This is not an article refuting various theological points of the Society of St. Pius X. It is not an extensive refutation of the pernicious errors of sedevacantism. What it aims to be is a reiteration of what the Church Herself is, who we are in relationship to Her, and a warning to avoid the grave sin of schism.

The Church of Jesus Christ is the Catholic Church. This Church is visible and clearly manifest. Jesus is not trying to trick us. God, our Father, desires our salvation. The Holy Spirit guides and guards the Church. Our Blessed Mother never ceases to intercede for us. No matter how bleak things seem, staying in the Barque of Peter is always the best option. 

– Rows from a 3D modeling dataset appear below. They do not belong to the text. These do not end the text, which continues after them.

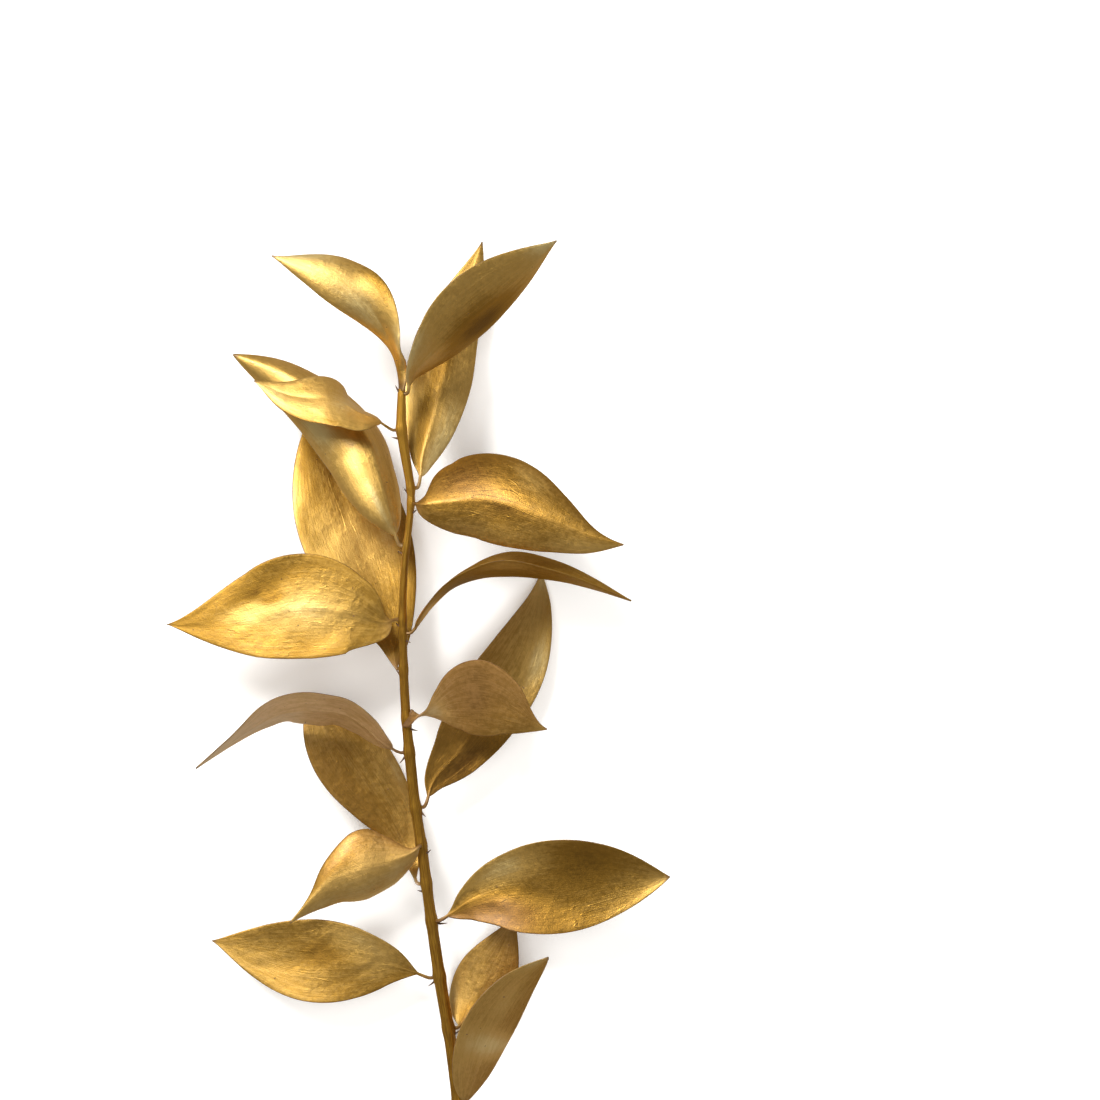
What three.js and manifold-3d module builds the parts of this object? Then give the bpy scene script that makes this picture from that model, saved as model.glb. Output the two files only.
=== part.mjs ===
// A cut stem of dried ruscus, lying down: one ridged woody stem and eighteen leaf blades.
// Millimetres. +Y runs from the cut end to the tip of the stem and +Z is up from the surface it lies on.
import * as THREE from "three";
import Module from "manifold-3d";

const BLADE_THICKNESS = 0.7;
const STALK_THICKNESS = 1.1;
const STALK_HALF_WIDTH = 0.5;
const STALK_FADE = 0.3; // share of the leaf over which the stalk melts into the blade
const EDGE_HALF_WIDTH = 0.15; // half width that is left at the tip of a blade
const JOINT_GAP = 0.35; // between the stem and the end of a stalk
const STALK_RISE = 0.7; // straight first stretch of a stalk
const STEPS_ALONG = 18;
const ROW_CROWDING = 1.5; // power that draws the rows of a blade towards its base
const STEPS_ACROSS = 8;

const STEM_SIDES = 15;
const STEM_RINGS = 60;
const RIDGES = 5;
const RIDGE_DEPTH = 0.045; // share of the radius
const NODE_SWELL = 0.14; // share of the radius, where a leaf grows
const NODE_LENGTH = 2.2;
const HALVINGS = 40; // steps of the search for a height on the stem

// Middle line of the stem as [x, y, z, radius], from the cut end to the tip.
const STEM = [
  [17, -164.5, 2.17, 2.2],
  [14.3, -146, 4.6, 2.15],
  [11, -119, 8.2, 2.1],
  [7, -94, 12.5, 2.1],
  [3.2, -66.5, 17, 1.9],
  [1, -49, 19.5, 1.9],
  [-1.6, -31.5, 21.8, 1.85],
  [-3, -17.5, 23.8, 1.85],
  [-4.2, -5, 25.5, 1.65],
  [-5.1, 10.5, 27.5, 1.55],
  [-5.4, 24.5, 29.6, 1.42],
  [-5.4, 38.5, 31.5, 1.3],
  [-4.6, 52.5, 33, 1.2],
  [-3, 66, 34.3, 1.2],
  [-2.5, 76, 35, 1.35],
  [-4.2, 87.5, 36, 1.65],
  [-5.7, 98, 37, 1.75],
  [-5.7, 106, 37.7, 1.6],
  [-5.6, 112, 38.2, 1.1],
];

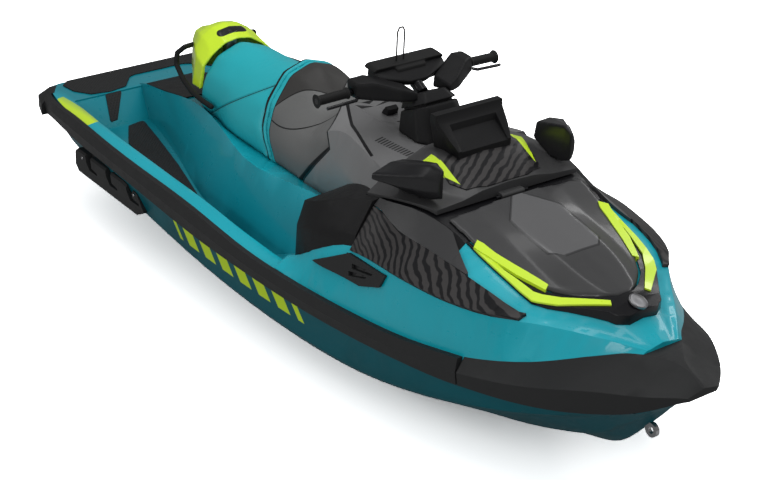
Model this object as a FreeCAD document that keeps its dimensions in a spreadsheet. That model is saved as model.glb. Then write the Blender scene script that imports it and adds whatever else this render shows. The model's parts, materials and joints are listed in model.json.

What is the Church of Jesus Christ?

During the Second Vatican Council in the 1960s, the Council Fathers took up the task of writing a Dogmatic Constitution (the highest magisterial level of a Church document) on the Church Herself. The Mystery of the Church is expounded in this constitution: Lumen Gentium. Promulgated by Pope St. Paul VI in November 1964, the Council Fathers provided a clear and beautiful description of Holy Mother Church.

Found in paragraph 8 of Lumen Gentium, in particular, is a nuanced and gorgeous explication of the Church. Passages such as these must be read in continuity with everything that came before this moment in the Church or we run the risk of reading it outside of the heart and mind of the Church. One word, especially, provides difficulty for some readers of Lumen Gentium: “subsists.” However, I hope to show, in short order, that this word is inspired. The paragraph begins: 

“Christ, the one Mediator, established and continually sustains here on earth His holy Church, the community of faith, hope and charity, as an entity with visible delineation through which He communicated truth and grace to all. But, the society structured with hierarchical organs and the Mystical Body of Christ, are not to be considered as two realities, nor are the visible assembly and the spiritual community, nor the earthly Church and the Church enriched with heavenly things; rather they form one complex reality which coalesces from a divine and a human element. For this reason, by no weak analogy, it is compared to the mystery of the incarnate Word. As the assumed nature inseparably united to Him, serves the divine Word as a living organ of salvation, so, in a similar way, does the visible social structure of the Church serve the Spirit of Christ, who vivifies it, in the building up of the body (LG, 8; emphasis added).”

Let us pause here for a moment. To summarize: Christ is the one Mediator between God and man and the Church which He established and continually sustains is His Church. In a strongly analogous sense, the Church is both human and divine because there is a visible structure but an internal cohesion as well. 

The passage continues:

This is the one Church of Christ which in the Creed is professed as one, holy, catholic and apostolic, which our Saviour, after His Resurrection, commissioned Peter to shepherd, and him and the other apostles to extend and direct with authority, which He erected for all ages as ‘the pillar and mainstay of the truth.’ This Church constituted and organized in the world as a society, subsists in the Catholic Church, which is governed by the successor of Peter and by the Bishops in communion with him, although many elements of sanctification and of truth are found outside of its visible structure. These elements, as gifts belonging to the Church of Christ, are forces impelling toward catholic unity.”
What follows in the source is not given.